[What you should do] All of the data below must be repeated exactly.

^^^^

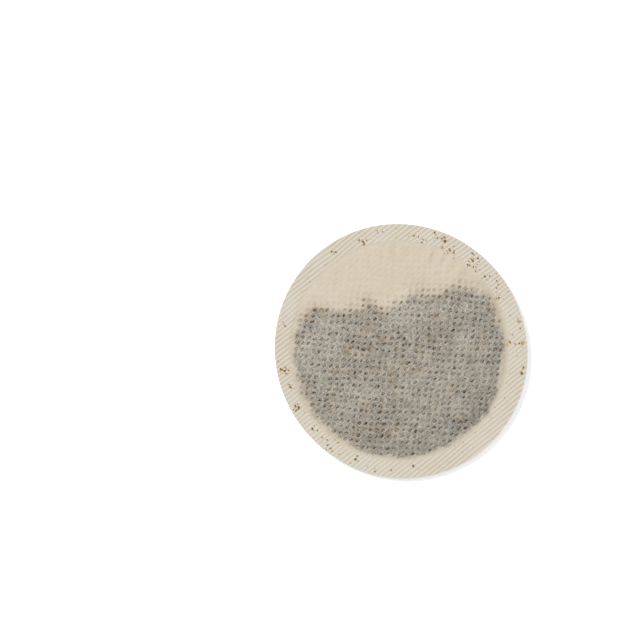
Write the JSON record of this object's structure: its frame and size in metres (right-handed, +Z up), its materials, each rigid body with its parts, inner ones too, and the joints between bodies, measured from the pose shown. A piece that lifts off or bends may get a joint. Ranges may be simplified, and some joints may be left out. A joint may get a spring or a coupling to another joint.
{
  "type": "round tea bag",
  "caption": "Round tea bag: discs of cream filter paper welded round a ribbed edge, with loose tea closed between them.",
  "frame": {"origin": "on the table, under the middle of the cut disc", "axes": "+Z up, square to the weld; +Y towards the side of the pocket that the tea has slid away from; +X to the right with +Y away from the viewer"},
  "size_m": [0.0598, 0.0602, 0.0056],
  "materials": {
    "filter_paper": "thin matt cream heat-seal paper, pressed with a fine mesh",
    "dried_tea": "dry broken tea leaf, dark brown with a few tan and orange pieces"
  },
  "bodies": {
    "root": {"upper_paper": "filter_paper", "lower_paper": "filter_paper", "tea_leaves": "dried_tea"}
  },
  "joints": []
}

^^^^

[Solution to the exercise]
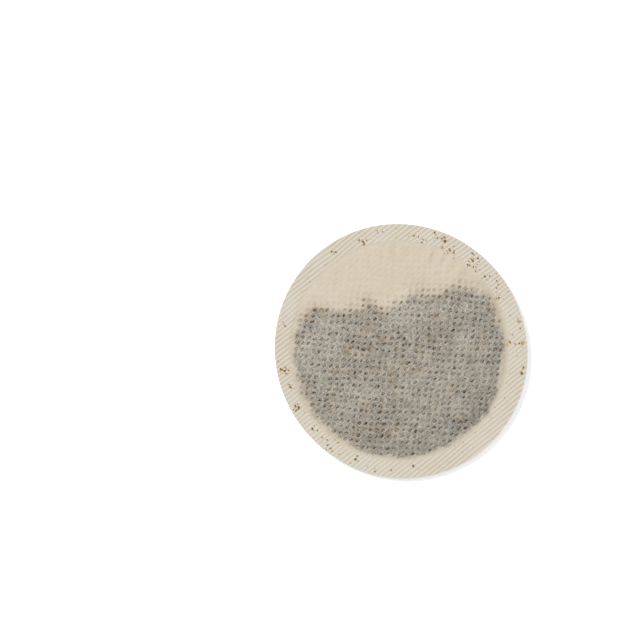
Write the JSON record of this object's structure: its frame and size in metres (right-handed, +Z up), its materials, each rigid body with its parts, inner ones too, and the joints between bodies, measured from the pose shown. A piece that lifts off or bends may get a joint. Ranges may be simplified, and some joints may be left out. A joint may get a spring or a coupling to another joint.
{
  "type": "round tea bag",
  "caption": "Round tea bag: discs of cream filter paper welded round a ribbed edge, with loose tea closed between them.",
  "frame": {"origin": "on the table, under the middle of the cut disc", "axes": "+Z up, square to the weld; +Y towards the side of the pocket that the tea has slid away from; +X to the right with +Y away from the viewer"},
  "size_m": [0.0598, 0.0602, 0.0056],
  "materials": {
    "filter_paper": "thin matt cream heat-seal paper, pressed with a fine mesh",
    "dried_tea": "dry broken tea leaf, dark brown with a few tan and orange pieces"
  },
  "bodies": {
    "root": {"upper_paper": "filter_paper", "lower_paper": "filter_paper", "tea_leaves": "dried_tea"}
  },
  "joints": []
}